Each time you alter any of the state win probabilities, the file re-runs a simulation of 50,000 elections, based on the individual state probabilities, and reports the following relevant national results: percentage of time the Dems and Republicans win control of the Senate; the percentrage of time the Senate is tied 50-50, the average number of seats for each party; and a graphical probability distribution of the Democrats’ number of seats. Excel will instantly re-run the simulation (it takes about 2 seconds on my crappy computer) any time you change any of the state win probabilities.
The graphic you see here is the distribution of outcomes when FiveThiryEight’s current (as of 10/31) "classic" win probabilities for each state are plugged into my simulation (not surprisingly, my sim and his sim both find the mean number of Democratic seats to be about 48.2; my sim’s estimate of the percent of the time the Dems control the House is lower — 6.1% to 14.8% — most likely because my sim is simple, non-dynamic, and doesn’t account for anything but the state win probabilities). But you can plug in whatever you want. It can be fun to get lost in the various scenarios. Trust me. If you are sure the Dems are going to win AZ, FL, and NV, you can plug in 100 for those numbers and rerun the sim. I just did that, and the Dem chances for chamber control inproved to 20%.
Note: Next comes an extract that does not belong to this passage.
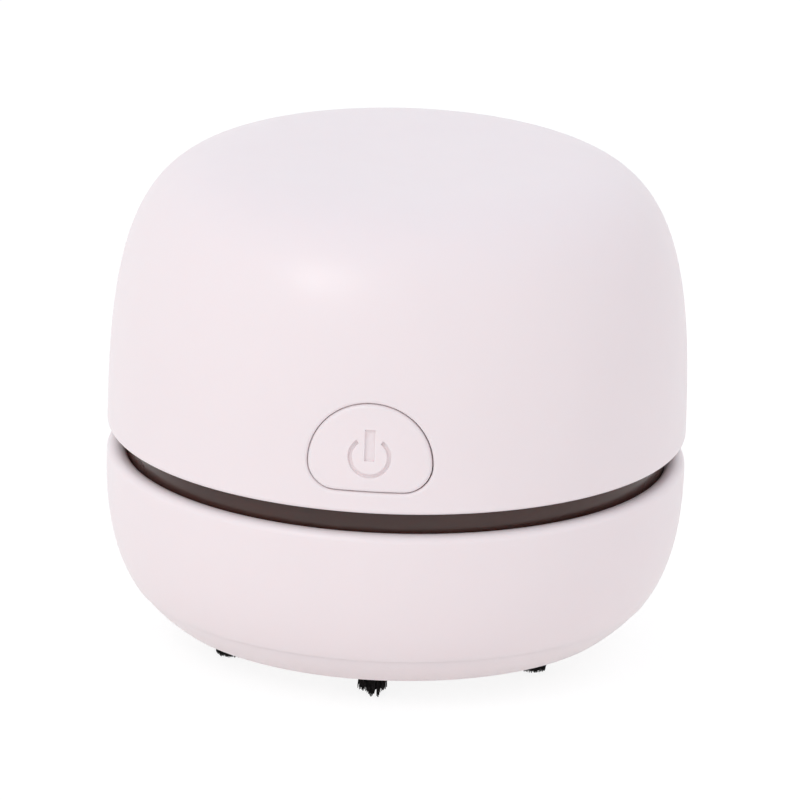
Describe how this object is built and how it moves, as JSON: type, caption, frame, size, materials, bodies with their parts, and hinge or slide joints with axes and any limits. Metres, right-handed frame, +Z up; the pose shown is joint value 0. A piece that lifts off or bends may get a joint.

Now, let me be crystal clear about one thing: this is not a model of the election. The Monte Carlo simulation is the final step in translating your model into a forecast. Your actual model is the data and analytical process that generates the individual state win probabilities. When you waste a fun hour plugging in various different state probabilities, your implicit model is “my best guess.” In effect, you are just doing somewhat-systematic punditry. If you want to actually model the state probabilities, you need at a minimum some sort of data (if you just want to forecast) or some data and a theory (if you want to forecast and explain the Way Things Work).
Here’s an example of a super-simple forecast model: take the most recent major-firm poll in each state, get the Democrats’ percentage in the poll, build a table that translates each polling number to a win probability (i.e. polling 52% = 70% win chance; polling 58% = 99.99% win chance), and then just plug in the probabilities that your poll data suggests. Re-run simulation each time you get a new district-level poll.
Of course, that’s an absurdly simple and naive model. All sorts of advancements can be made on it. You can study the historical translation between poll numbers and win probabilities to improve your table; you can average multiple polls; you can weight those averages by the age of the poll and the past track-record of the pollster; you can correct for “house effects” of district-level polls; you can incorporate national polls and weight their contribution to the model; you can incorporate fundamental demographic data about the district; you can use all this to build a baseline and make the whole thing a continuous Bayesian update; you can build in uncertainty.
This sort of complicated and detailed modeling is exactly how the popular models work. Now, FiveThirtyEight’s model is proprietary, but other very good models, such as Votamatic, are fully transparent and available for inspection. Go check them out. It will demystify much of what is going on under the hood of these things. But the bottom line is that simple and complicated models all work the same way: use an algorithm to translate some data into win probabilities for each district, then simulate the elections with those probabilities.
Also note that the simulation I gave you here isn’t dynamic in any way. It’s the most basic simulation possible. In real life, if the Dems win the Tennessee Senate race — even if they only had a 25% estimated chance of doing so — they would almost certainly not lose in West Virginia. The simulator doesn’t account for this; the races are completely independent. Which isn’t how the world works. Making them partially dependent — forcing the simulator to have Democrats win WV if he happens to win TN, or having Republicans win ND if they happen to win MO — is an important complexity that many serious forecast models employ. This one does not.
And that’s the rub. Simple modeling and forecasting is very easy. Get some data, generate some win probabilities in the districts or states, and then simulate the election. Good modeling and accurate forecasting is much, much tougher. It requires careful theoretical and empirical specification, and a subtle understanding of how politics and public opinion work. You can read how the Votamatic model of the presidential election works here. Those aren’t chops I have, and they probably aren’t chops you have. But they certainly aren’t magical tools or skills that people are born with. And there is virtually zero barrier to entry to getting started. So why not?
At any rate, enjoy the Monte Carlo simulator — even seat-of-your-pants modeling of the win probabilities is a hell of a lot of fun! And if you want to get more into it, good luck. The sky’s the limit.